Introductory credit card offers include low-interest rates, usually 0%, for a term between six and 18 months. With up to 18 months of 0% interest charges, an introductory credit card offer may fund or supplement more expensive renovations and upgrades.
Note that lenders extend such offers because most Americans carry balances beyond the introductory period when high, non-standard interest rates apply. Also, once a payment is late, introductory offers terminate and issuers charge hefty penalties. Read the fine print of your credit card offer so you don’t forfeit the promotion and your own money.
Every homebuyer wants to contain costs, especially buyers looking to purchase a home in seller’s markets. Buyers mostly haggle on price, which is reasonable. Reducing the purchase price of a home by even $1,000 can save more than $3,000 over the life of a 30-year loan.
It’s also worthwhile for buyers to work on obtaining a low interest rate from their lender. Low interest rates lower month-to-month mortgage payments and, more importantly, net total expenses. A good way to get a low-interest rate is to have a good credit score. The higher your credit score, the lower your interest rate.
Ways to improve your credit score include:
Closing all but your oldest credit cards
Lowering your credit utilization ratio
Waiting a while after applying for any loan before applying for a mortgage
If you can’t put down 20% of the value of your home towards your purchase, you’ll have to get Private Mortgage Insurance (PMI). PMI is a requirement to protect lenders in case you foreclose on your home.
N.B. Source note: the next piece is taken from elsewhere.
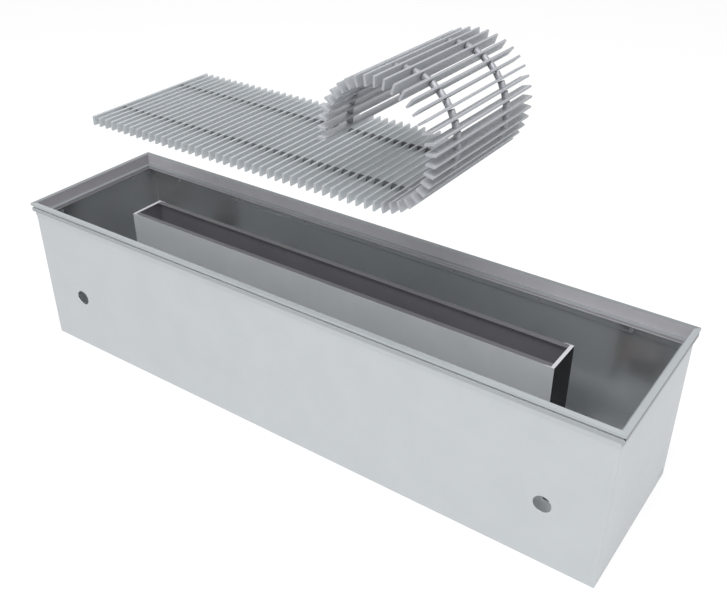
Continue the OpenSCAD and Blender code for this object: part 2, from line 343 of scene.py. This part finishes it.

PMI is typically an additional 0.5% to 1% charge on a home’s total purchase price and isn’t always tax deductible. For a $100,000 home, this could mean an additional $1,000 annual expense with no return. Putting a 20% down payment towards your home could save you tens of thousands of dollars over the life of your loan.With this information, you’re better prepared to make an informed first home purchase decision. Pay attention to local and national housing trends and put yourself in a good financial position. As a homebuyer, these could be some of the best steps you take.